··· Listed records ···

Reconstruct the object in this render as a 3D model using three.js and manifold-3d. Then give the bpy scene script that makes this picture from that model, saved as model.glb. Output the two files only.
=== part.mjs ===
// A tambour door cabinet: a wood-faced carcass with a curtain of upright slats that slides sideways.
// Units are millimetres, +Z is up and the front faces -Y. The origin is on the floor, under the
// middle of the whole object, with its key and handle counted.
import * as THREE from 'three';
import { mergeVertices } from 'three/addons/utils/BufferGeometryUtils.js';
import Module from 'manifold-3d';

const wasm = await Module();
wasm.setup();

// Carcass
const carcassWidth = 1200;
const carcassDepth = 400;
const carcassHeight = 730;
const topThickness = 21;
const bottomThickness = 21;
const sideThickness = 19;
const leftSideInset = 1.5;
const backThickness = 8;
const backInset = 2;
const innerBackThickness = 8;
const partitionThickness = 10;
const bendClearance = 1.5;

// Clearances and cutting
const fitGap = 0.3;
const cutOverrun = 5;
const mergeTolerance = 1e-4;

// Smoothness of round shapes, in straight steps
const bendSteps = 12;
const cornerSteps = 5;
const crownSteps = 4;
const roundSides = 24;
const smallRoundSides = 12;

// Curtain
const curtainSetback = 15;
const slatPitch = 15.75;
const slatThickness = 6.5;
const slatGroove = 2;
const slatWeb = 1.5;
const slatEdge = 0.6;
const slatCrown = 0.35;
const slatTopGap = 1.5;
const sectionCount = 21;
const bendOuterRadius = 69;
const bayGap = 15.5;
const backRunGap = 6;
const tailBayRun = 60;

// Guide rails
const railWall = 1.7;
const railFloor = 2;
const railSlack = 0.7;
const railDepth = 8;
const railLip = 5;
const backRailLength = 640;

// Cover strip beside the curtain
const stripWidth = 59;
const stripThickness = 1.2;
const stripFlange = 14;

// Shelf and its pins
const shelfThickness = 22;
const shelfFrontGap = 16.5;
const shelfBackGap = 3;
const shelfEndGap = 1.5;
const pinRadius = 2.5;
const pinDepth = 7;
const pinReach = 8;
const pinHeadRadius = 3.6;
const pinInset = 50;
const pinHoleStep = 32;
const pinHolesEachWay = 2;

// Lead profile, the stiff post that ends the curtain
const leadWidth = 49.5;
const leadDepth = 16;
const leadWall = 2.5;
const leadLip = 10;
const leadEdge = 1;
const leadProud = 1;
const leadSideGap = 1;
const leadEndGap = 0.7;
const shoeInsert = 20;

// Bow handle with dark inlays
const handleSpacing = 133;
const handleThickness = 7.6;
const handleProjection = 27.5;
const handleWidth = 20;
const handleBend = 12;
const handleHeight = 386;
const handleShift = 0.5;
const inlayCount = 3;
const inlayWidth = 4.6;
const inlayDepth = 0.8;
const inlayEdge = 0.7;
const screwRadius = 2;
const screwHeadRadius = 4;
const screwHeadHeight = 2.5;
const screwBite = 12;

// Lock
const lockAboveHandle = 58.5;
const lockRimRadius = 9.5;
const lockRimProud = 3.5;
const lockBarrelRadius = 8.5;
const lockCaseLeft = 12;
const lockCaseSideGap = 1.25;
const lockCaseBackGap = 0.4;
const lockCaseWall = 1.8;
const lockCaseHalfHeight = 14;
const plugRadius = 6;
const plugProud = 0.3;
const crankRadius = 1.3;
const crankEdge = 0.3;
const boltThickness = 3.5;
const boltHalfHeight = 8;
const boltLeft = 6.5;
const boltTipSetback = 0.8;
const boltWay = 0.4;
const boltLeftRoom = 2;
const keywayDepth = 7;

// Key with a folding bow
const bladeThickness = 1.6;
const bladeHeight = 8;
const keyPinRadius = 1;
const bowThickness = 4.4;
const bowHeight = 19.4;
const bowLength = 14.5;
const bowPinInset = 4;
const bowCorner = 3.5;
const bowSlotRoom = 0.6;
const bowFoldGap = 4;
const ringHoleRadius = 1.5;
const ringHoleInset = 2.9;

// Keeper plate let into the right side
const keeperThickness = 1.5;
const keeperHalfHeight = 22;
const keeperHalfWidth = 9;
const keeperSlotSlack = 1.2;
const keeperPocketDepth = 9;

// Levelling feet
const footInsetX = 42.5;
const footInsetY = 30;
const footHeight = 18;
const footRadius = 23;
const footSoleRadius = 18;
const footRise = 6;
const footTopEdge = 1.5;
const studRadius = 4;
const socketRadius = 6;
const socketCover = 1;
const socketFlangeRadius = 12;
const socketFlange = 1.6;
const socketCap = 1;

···
··· Listed records ···

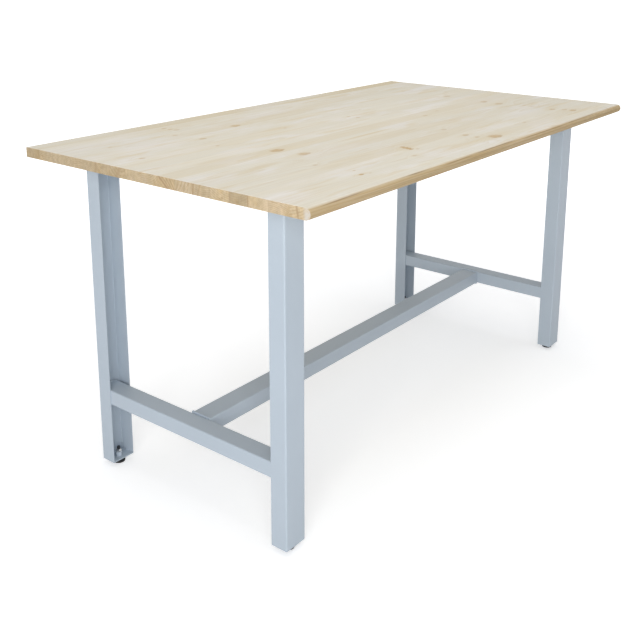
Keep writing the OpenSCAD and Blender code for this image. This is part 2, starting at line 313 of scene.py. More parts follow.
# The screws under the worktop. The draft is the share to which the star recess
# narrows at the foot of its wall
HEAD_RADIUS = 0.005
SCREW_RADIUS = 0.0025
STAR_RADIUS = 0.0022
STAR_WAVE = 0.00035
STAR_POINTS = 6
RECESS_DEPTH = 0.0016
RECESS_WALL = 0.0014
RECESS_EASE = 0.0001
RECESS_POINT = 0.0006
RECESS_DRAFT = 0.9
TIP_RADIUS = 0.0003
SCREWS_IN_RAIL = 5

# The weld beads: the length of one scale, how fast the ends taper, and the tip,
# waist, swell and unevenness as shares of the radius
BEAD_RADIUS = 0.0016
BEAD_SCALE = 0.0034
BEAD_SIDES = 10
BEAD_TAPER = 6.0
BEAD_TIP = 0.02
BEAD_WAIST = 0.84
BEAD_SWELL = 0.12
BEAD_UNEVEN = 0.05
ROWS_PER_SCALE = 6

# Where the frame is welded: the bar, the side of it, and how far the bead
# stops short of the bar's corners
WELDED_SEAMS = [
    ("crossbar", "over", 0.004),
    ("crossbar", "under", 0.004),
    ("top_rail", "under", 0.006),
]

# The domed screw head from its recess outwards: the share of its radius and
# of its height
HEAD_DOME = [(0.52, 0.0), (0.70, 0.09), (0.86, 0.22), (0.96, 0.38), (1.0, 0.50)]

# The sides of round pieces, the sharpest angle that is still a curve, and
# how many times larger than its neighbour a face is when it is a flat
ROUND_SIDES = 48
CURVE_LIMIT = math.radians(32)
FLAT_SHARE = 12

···
··· Listed records ···

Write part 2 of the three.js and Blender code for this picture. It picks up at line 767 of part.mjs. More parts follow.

···

Starting with the line that contains "Keep writing the", repeat each line exactly, and stop once the line that contains "0.38), (1.0, 0.50)]" has been repeated.

* _Output below_:
Keep writing the OpenSCAD and Blender code for this image. This is part 2, starting at line 313 of scene.py. More parts follow.
# The screws under the worktop. The draft is the share to which the star recess
# narrows at the foot of its wall
HEAD_RADIUS = 0.005
SCREW_RADIUS = 0.0025
STAR_RADIUS = 0.0022
STAR_WAVE = 0.00035
STAR_POINTS = 6
RECESS_DEPTH = 0.0016
RECESS_WALL = 0.0014
RECESS_EASE = 0.0001
RECESS_POINT = 0.0006
RECESS_DRAFT = 0.9
TIP_RADIUS = 0.0003
SCREWS_IN_RAIL = 5

# The weld beads: the length of one scale, how fast the ends taper, and the tip,
# waist, swell and unevenness as shares of the radius
BEAD_RADIUS = 0.0016
BEAD_SCALE = 0.0034
BEAD_SIDES = 10
BEAD_TAPER = 6.0
BEAD_TIP = 0.02
BEAD_WAIST = 0.84
BEAD_SWELL = 0.12
BEAD_UNEVEN = 0.05
ROWS_PER_SCALE = 6

# Where the frame is welded: the bar, the side of it, and how far the bead
# stops short of the bar's corners
WELDED_SEAMS = [
    ("crossbar", "over", 0.004),
    ("crossbar", "under", 0.004),
    ("top_rail", "under", 0.006),
]

# The domed screw head from its recess outwards: the share of its radius and
# of its height
HEAD_DOME = [(0.52, 0.0), (0.70, 0.09), (0.86, 0.22), (0.96, 0.38), (1.0, 0.50)]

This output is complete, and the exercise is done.